Several Bolton allies said privately that he was closely watching the news coverage of his exit and the president’s comments, and has not ruled out further remarks as events unfold.
One of the Bolton allies, speaking on the condition of anonymity to talk candidly, called the president’s criticisms “odd” and “off” but said Bolton was not surprised by Trump’s latest outburst after working alongside him and becoming familiar with his behavior.
“He is quiet — for now,” this ally said, noting that Bolton could write a book or give a major television interview, among other options.
Bolton already has shown a willingness to fight back against Trump. Within minutes of Trump saying he had forced Bolton to resign Tuesday, the former national security adviser offered a different version — that it was his idea.
One senior administration official close to Bolton described him as frustrated with the president’s vacillating positions, his willingness to meet with any world leader without conditions and dysfunction within the administration.
The Oval Office criticism of Bolton, who was Trump’s national security adviser until Tuesday when he was dismissed abruptly by tweet, was part of a pattern by the president of trashing former officials he perceives as disloyal or a future threat. He labeled ousted secretary of state Rex Tillerson “dumb as a rock,” repeatedly lampooned former attorney general Jeff Sessions, attacked former White House communications director Anthony Scaramucci as having “zero credibility” and expressed displeasure with former defense secretary Jim Mattis.
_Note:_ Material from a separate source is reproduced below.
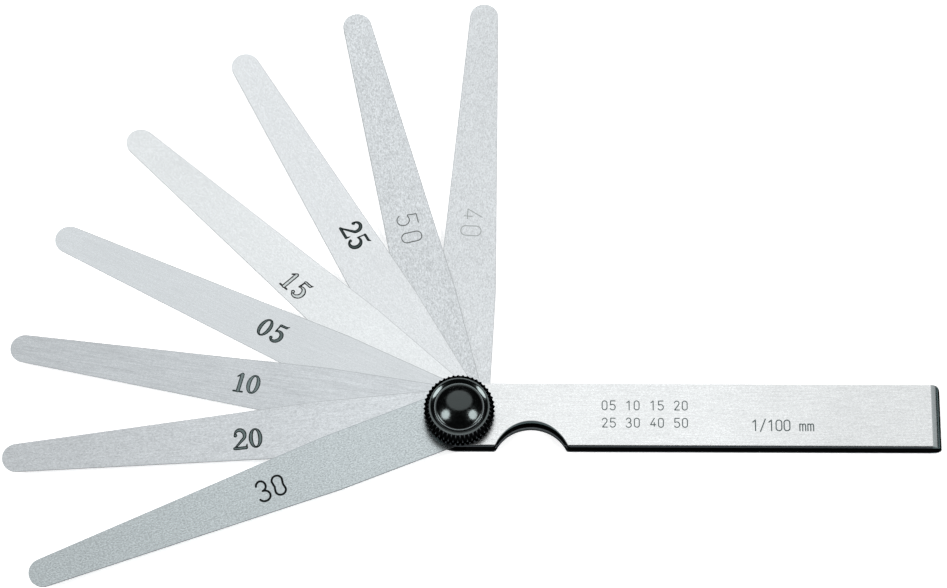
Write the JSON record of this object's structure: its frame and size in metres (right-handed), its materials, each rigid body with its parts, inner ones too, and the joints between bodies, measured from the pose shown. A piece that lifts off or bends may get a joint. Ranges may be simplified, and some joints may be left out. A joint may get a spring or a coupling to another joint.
{
  "type": "feeler gauge",
  "caption": "Leaf feeler gauge with tapered steel leaves fanning out of a folded sheet sheath, clamped by a black knurled nut with a domed cap.",
  "frame": {"origin": "on the pivot axis, in the plane of the sheath's underside", "axes": "+Z along the pivot axis towards the knurled nut, +X from the pivot along the sheath, +Y out of the sheath's open side"},
  "size_m": [0.2047, 0.1394, 0.0104],
  "materials": {
    "sheath_steel": "satin nickel plate, fine brushing along the length",
    "blade_steel": "bright rolled spring steel, fine brushing along the leaf",
    "screw_steel": "turned steel",
    "nut_black": "gloss black, knurled rim",
    "cap_black": "polished gloss black"
  },
  "bodies": {
    "handle": {"sheath": "sheath_steel", "pivot_screw": "screw_steel"},
    "blade_005": {"blade_005": "blade_steel"},
    "blade_010": {"blade_010": "blade_steel"},
    "blade_015": {"blade_015": "blade_steel"},
    "blade_020": {"blade_020": "blade_steel"},
    "blade_025": {"blade_025": "blade_steel"},
    "blade_030": {"blade_030": "blade_steel"},
    "blade_040": {"blade_040": "blade_steel"},
    "blade_050": {"blade_050": "blade_steel"},
    "washer": {"thrust_washer": "screw_steel"},
    "nut": {"knurled_nut": "nut_black", "nut_cap": "cap_black"}
  },
  "joints": [
    {"name": "blade_005_swing", "type": "hinge", "parent": "handle", "child": "blade_005", "pos_m": [0, 0, 0.0022], "axis": [0, 0, 1], "range_deg": [-154.6, 50.4]},
    {"name": "blade_010_swing", "type": "hinge", "parent": "handle", "child": "blade_010", "pos_m": [0, 0, 0.0022], "axis": [0, 0, 1], "range_deg": [-170.9, 34.1]},
    {"name": "blade_015_swing", "type": "hinge", "parent": "handle", "child": "blade_015", "pos_m": [0, 0, 0.0022], "axis": [0, 0, 1], "range_deg": [-137.9, 67.1]},
    {"name": "blade_020_swing", "type": "hinge", "parent": "handle", "child": "blade_020", "pos_m": [0, 0, 0.0022], "axis": [0, 0, 1], "range_deg": [-186, 19]},
    {"name": "blade_025_swing", "type": "hinge", "parent": "handle", "child": "blade_025", "pos_m": [0, 0, 0.0022], "axis": [0, 0, 1], "range_deg": [-120.2, 84.8]},
    {"name": "blade_030_swing", "type": "hinge", "parent": "handle", "child": "blade_030", "pos_m": [0, 0, 0.0022], "axis": [0, 0, 1], "range_deg": [-202.1, 2.9]},
    {"name": "blade_040_swing", "type": "hinge", "parent": "handle", "child": "blade_040", "pos_m": [0, 0, 0.0022], "axis": [0, 0, 1], "range_deg": [-86.9, 118.1]},
    {"name": "blade_050_swing", "type": "hinge", "parent": "handle", "child": "blade_050", "pos_m": [0, 0, 0.0022], "axis": [0, 0, 1], "range_deg": [-104.1, 100.9]},
    {"name": "nut_lift", "type": "slide", "parent": "handle", "child": "washer", "axis": [0, 0, 1], "range_m": [0, 0.0008]},
    {"name": "nut_turn", "type": "hinge", "parent": "washer", "child": "nut", "pos_m": [0, 0, 0.0044], "axis": [0, 0, 1], "range_deg": [0, 360]}
  ],
  "couplings": [
    {"joint": "nut_lift", "follows": "nut_turn", "m_per_rad": 0.0001273}
  ]
}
Trump’s criticisms of Bolton on Wednesday encompassed decades of government service, from his enthusiastic support for the 2003 invasion of Iraq during the George W. Bush administration to his brash rhetoric during sensitive negotiations with the North Koreans in 2018.
Bolton’s views were well known on many issues when Trump picked him as national security adviser last spring; he has served in government for several Republican administrations. The president, however, liked his flattering appearances on Fox News and appreciated his perceived toughness.
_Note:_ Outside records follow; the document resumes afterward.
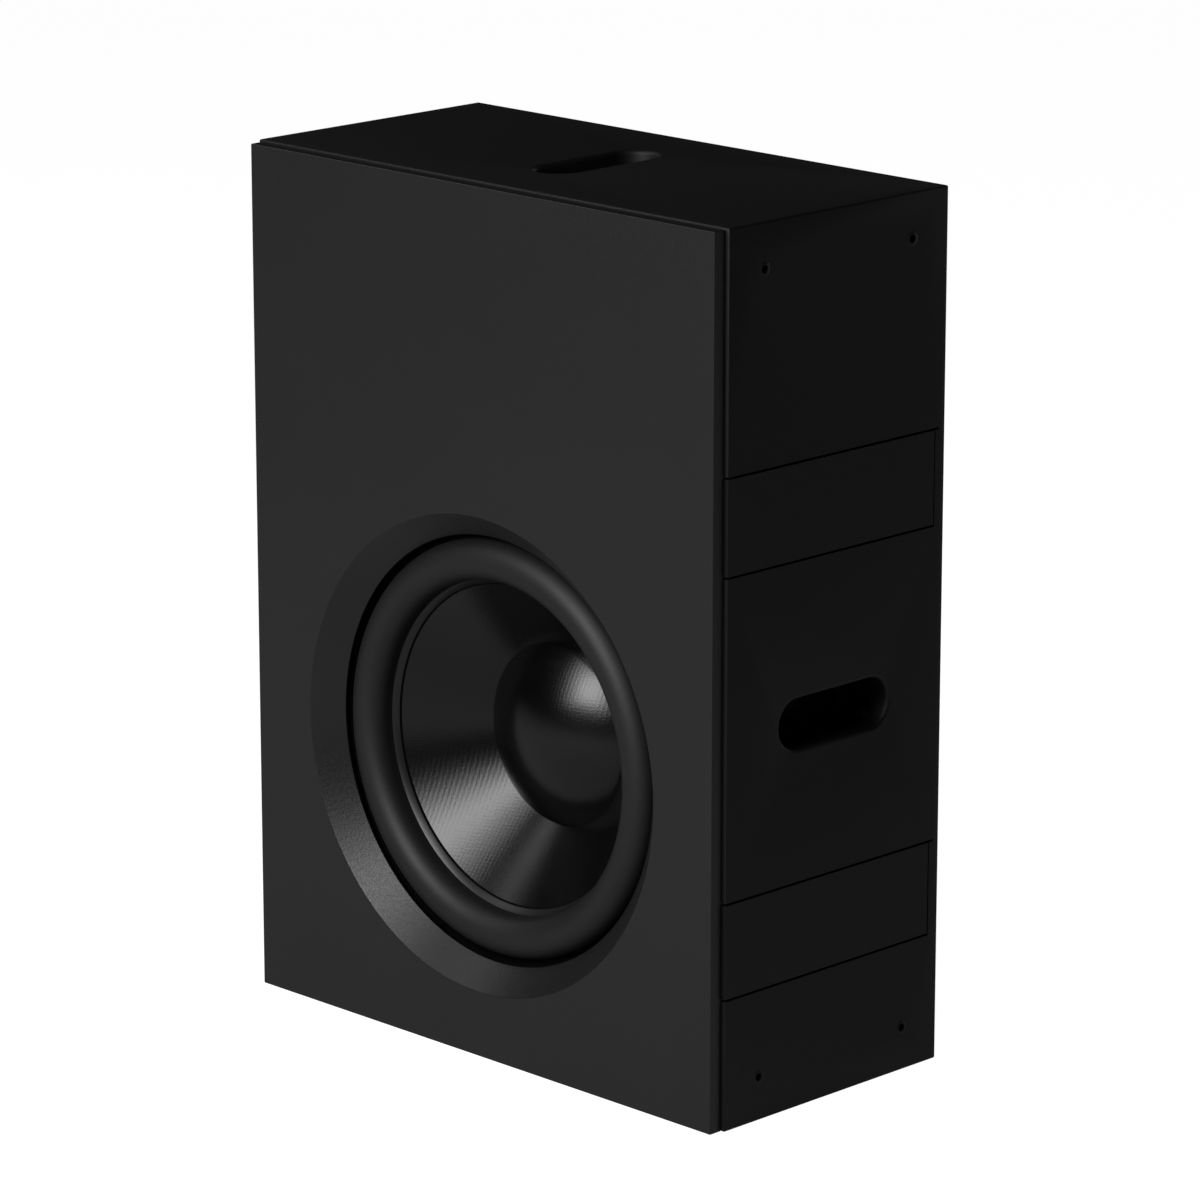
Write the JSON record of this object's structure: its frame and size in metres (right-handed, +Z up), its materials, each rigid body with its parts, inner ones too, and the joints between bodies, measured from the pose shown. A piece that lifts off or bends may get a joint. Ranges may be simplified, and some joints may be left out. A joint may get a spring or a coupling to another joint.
{
  "type": "subwoofer cabinet",
  "caption": "Closed-box bass loudspeaker cabinet with a recessed round driver, hand slots, flush side strips and threaded side holes.",
  "frame": {"origin": "centre of the footprint, on the surface that the cabinet stands on", "axes": "+Z up, +Y towards the rear, +X to the right seen from the front"},
  "size_m": [0.54, 0.2644, 0.733],
  "materials": {
    "painted_board": "matt black textured paint on board",
    "painted_front": "smooth satin black lacquer on board",
    "plywood": "raw birch plywood",
    "moulded_plastic": "black moulded plastic",
    "zinc_steel": "zinc plated",
    "blackened_steel": "black zinc",
    "felt": "grey wool felt",
    "lead_sheath": "black cable sheath",
    "cast_frame": "black powder coat",
    "rubber": "satin butyl rubber",
    "ferrite": "ground ferrite",
    "spider_cloth": "resin-dipped cotton",
    "woven_cone": "black woven fibre with a satin resin",
    "coil_former": "thin sheet",
    "copper_wire": "enamelled copper wire"
  },
  "bodies": {
    "cabinet": {"side_panel_right": "painted_board", "side_panel_left": "painted_board", "top_panel": "painted_board", "bottom_panel": "painted_board", "rear_panel": "painted_board", "front_plate": "painted_front", "infill_strip_right_lower": "painted_board", "infill_strip_right_upper": "painted_board", "infill_strip_left_lower": "painted_board", "infill_strip_left_upper": "painted_board", "sub_baffle": "plywood", "brace_lower": "plywood", "brace_upper": "plywood", "handle_cup_right": "moulded_plastic", "handle_cup_left": "moulded_plastic", "handle_cup_top": "moulded_plastic", "stud_sockets": "moulded_plastic", "connector_socket_lower": "moulded_plastic", "connector_socket_upper": "moulded_plastic", "terminal_board": "moulded_plastic", "side_inserts_right": "zinc_steel", "side_inserts_left": "zinc_steel", "plate_studs": "zinc_steel", "cup_screws_right": "zinc_steel", "cup_screws_left": "zinc_steel", "cup_screws_top": "zinc_steel", "driver_nuts": "zinc_steel", "driver_screws": "blackened_steel", "connector_screws": "blackened_steel", "connector_plate": "blackened_steel", "top_plate": "blackened_steel", "yoke": "blackened_steel", "damping_felt_right": "felt", "damping_felt_left": "felt", "damping_felt_rear": "felt", "driver_lead": "lead_sheath", "link_lead": "lead_sheath", "driver_frame": "cast_frame", "frame_gasket": "rubber", "frame_seal": "rubber", "surround": "rubber", "magnet": "ferrite", "spider": "spider_cloth"},
    "cone_assembly": {"cone": "woven_cone", "dust_cap": "woven_cone", "coil_former": "coil_former", "coil_winding": "copper_wire"}
  },
  "joints": [
    {"name": "cone_travel", "type": "slide", "parent": "cabinet", "child": "cone_assembly", "axis": [0, -1, 0], "range_m": [-0.01, 0.01], "stiffness_N_per_m": 6000, "deforming": ["surround", "spider"]}
  ]
}
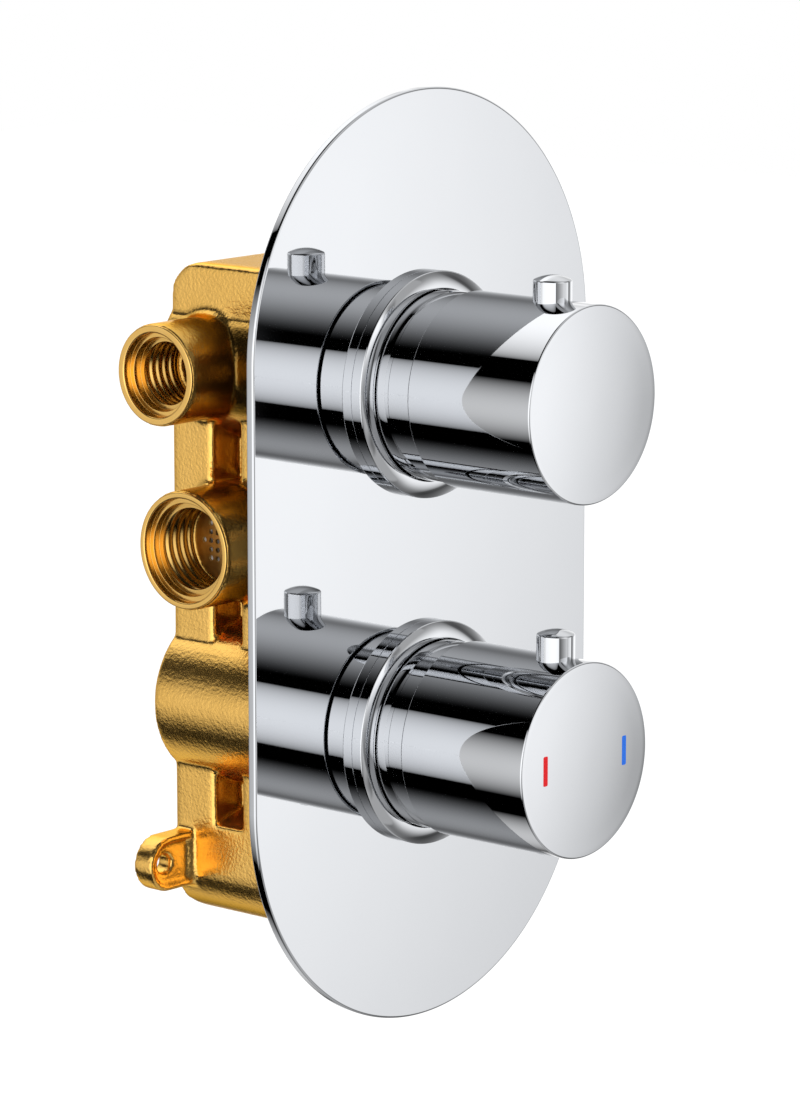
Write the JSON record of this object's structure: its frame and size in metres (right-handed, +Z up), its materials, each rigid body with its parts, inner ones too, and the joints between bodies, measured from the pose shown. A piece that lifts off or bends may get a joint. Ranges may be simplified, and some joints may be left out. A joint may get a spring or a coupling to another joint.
{
  "type": "concealed thermostatic shower valve",
  "caption": "Concealed shower valve: a tall round-ended cover plate with an upper diverter handle and a lower temperature handle on a cast body with threaded side ports.",
  "frame": {"origin": "centre of the cover plate's rear face, which rests on the finished wall", "axes": "+X to the right as the user faces the plate, +Y into the wall, +Z up along the plate"},
  "size_m": [0.146, 0.1463, 0.27],
  "materials": {
    "polished_chrome": "mirror-polished chrome plate",
    "cast_brass": "sand-cast skin, bright at the machined ports",
    "turned_brass": "turned and milled",
    "steel": "bright drawn",
    "ceramic": "lapped alumina, off-white",
    "white_plastic": "moulded, off-white",
    "rubber": "smooth black rubber",
    "red_mark": "red enamel",
    "blue_mark": "blue enamel",
    "copper": "copper capsule"
  },
  "bodies": {
    "valve": {"face_plate": "polished_chrome", "plate_gasket": "rubber", "collar_upper": "polished_chrome", "collar_lower": "polished_chrome", "collar_nuts": "turned_brass", "collar_o_rings": "rubber", "sleeve_upper": "polished_chrome", "sleeve_lower": "polished_chrome", "index_rings": "polished_chrome", "limit_ring": "white_plastic", "valve_body": "cast_brass", "cartridge_nut_upper": "turned_brass", "cartridge_nut_lower": "turned_brass", "diverter_housing": "white_plastic", "fixed_disc": "ceramic", "disc_seal": "rubber", "thermostat_housing": "turned_brass", "return_spring": "steel", "cartridge_cap": "turned_brass", "cartridge_o_rings": "rubber", "check_valve_left": "white_plastic", "check_valve_right": "white_plastic", "poppet_spring_left": "steel", "poppet_spring_right": "steel", "inlet_strainers": "steel"},
    "upper_handle": {"knob_upper": "polished_chrome", "lever_pin_upper": "polished_chrome", "knob_insert_upper": "white_plastic", "grub_screw_upper": "steel", "diverter_spindle": "turned_brass", "diverter_spindle_rings": "rubber", "moving_disc": "ceramic"},
    "lower_handle": {"knob_lower": "polished_chrome", "lever_pin_lower": "polished_chrome", "knob_insert_lower": "white_plastic", "grub_screw_lower": "steel", "hot_mark": "red_mark", "cold_mark": "blue_mark", "button_spring": "steel", "thermostat_spindle": "turned_brass", "thermostat_spindle_rings": "rubber"},
    "button": {"override_button": "polished_chrome"},
    "regulator": {"drive_nut": "turned_brass", "overload_spring": "steel", "spring_cup": "turned_brass", "wax_element": "copper", "shuttle": "white_plastic"},
    "left_poppet": {"poppet_left": "white_plastic"},
    "right_poppet": {"poppet_right": "white_plastic"}
  },
  "joints": [
    {"name": "upper_turn", "type": "hinge", "parent": "valve", "child": "upper_handle", "pos_m": [0, -0.04, 0.05065], "axis": [0, -1, 0], "range_deg": [-90, 90]},
    {"name": "lower_turn", "type": "hinge", "parent": "valve", "child": "lower_handle", "pos_m": [0, -0.04, -0.05065], "axis": [0, -1, 0], "range_deg": [-150, 60]},
    {"name": "button_press", "type": "slide", "parent": "lower_handle", "child": "button", "axis": [0, 0, 1], "range_m": [0, 0.0012], "stiffness_N_per_m": 800, "springref_m": -0.0005, "deforming": ["button_spring"]},
    {"name": "regulator_slide", "type": "slide", "parent": "valve", "child": "regulator", "axis": [0, -1, 0], "range_m": [-0.0017, 0.0007], "deforming": ["return_spring"]},
    {"name": "left_check_slide", "type": "slide", "parent": "valve", "child": "left_poppet", "axis": [1, 0, 0], "range_m": [0, 0.0026], "stiffness_N_per_m": 150, "springref_m": -0.001, "deforming": ["poppet_spring_left"]},
    {"name": "right_check_slide", "type": "slide", "parent": "valve", "child": "right_poppet", "axis": [-1, 0, 0], "range_m": [0, 0.0026], "stiffness_N_per_m": 150, "springref_m": -0.001, "deforming": ["poppet_spring_right"]}
  ],
  "couplings": [
    {"joint": "regulator_slide", "follows": "lower_turn", "m_per_rad": 0.0006366}
  ]
}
In explaining Bolton’s departure, Trump suggested that North Korea was a large reason for his decision to fire Bolton. “He wanted nothing to do with John Bolton,” Trump said of Kim, whom the president routinely characterizes as a friend. The comments seemed to suggest that he cared about the dictator’s opinion in choosing his top staff.
Bolton went to Mongolia during Trump’s last summit with Kim, after the North Korean leader said he did not want Bolton present.
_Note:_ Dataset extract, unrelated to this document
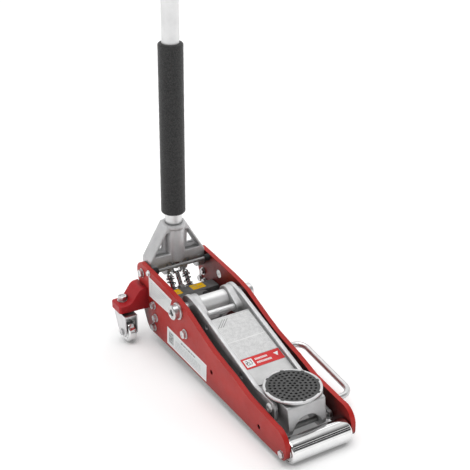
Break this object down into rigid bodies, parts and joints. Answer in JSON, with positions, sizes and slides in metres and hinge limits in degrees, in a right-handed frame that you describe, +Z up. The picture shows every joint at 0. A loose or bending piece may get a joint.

Trump also made clear he had not forgotten Bolton’s remarks from April 2018 when he said the White House was considering the “Libya model” for achieving the full denuclearization of North Korea.
That remark outraged the North Korean government given the fate of Libyan leader Moammar Gaddafi following his surrender of Libya’s nuclear program in the early 2000s. Within years, his government was overthrown, and he was killed by Western-backed rebels.
“We were set back very badly when John Bolton talked about the Libyan model,” Trump said. “And he made a mistake, and as soon as he mentioned that — the Libyan model — what a disaster.”
Despite Trump’s meetings with the North Korean leader and his promises of progress, Kim continues to launch missiles, and the president’s desire for a landmark nuclear deal has yet to be realized.
The president also said he disagreed with Bolton on Venezuela, his main policy portfolio in his final months. Bolton promised that Venezuelan President Nicolás Maduro would be swiftly ousted from power shortly after the U.S. imposition of sanctions on Venezuela’s state oil company, but Maduro has hung on amid a worsening humanitarian crisis.
“I disagreed with John Bolton on his attitudes on Venezuela. I thought he was way out of line, and I think I’ve proven to be right,” Trump said.
The president did not specify what he would have done differently or whether Venezuela policy will change with Bolton’s departure.
Trump reiterated his willingness to speak without preconditions to Iran’s leaders, another area of disagreement with Bolton. Iranian President Hassan Rouhani urged the United States on Wednesday to “abandon warmongers and warmongering policies,” in an apparent reference to Bolton, though officials in Tehran reiterated their position that sanctions must be lifted as a prerequisite to any talks.
The president also alluded to Bolton’s tensions with senior national security officials, including Secretary of State Mike Pompeo. Bolton was disliked in many quarters, including the East Wing, the staff secretary’s office and the vice president’s office, for his outbursts and sharp elbows, according to current and former administration officials.
“You’re not getting along with people. And a lot of us, including me, disagree with some of your tactics and some of your ideas,” Trump said he told Bolton.
Trump had told allies in the past that he liked the sharp disagreements and that he actually tempered Bolton.
The president said that he had five people who want to be the next national security adviser and that he would make an announcement next week. He did not name the candidates.
Several of Bolton’s allies were also pushed out of the administration, including Garrett Marquis and Sarah Tinsley, his main spokespeople. “It was an honor to serve my country,” Marquis said in a statement Wednesday.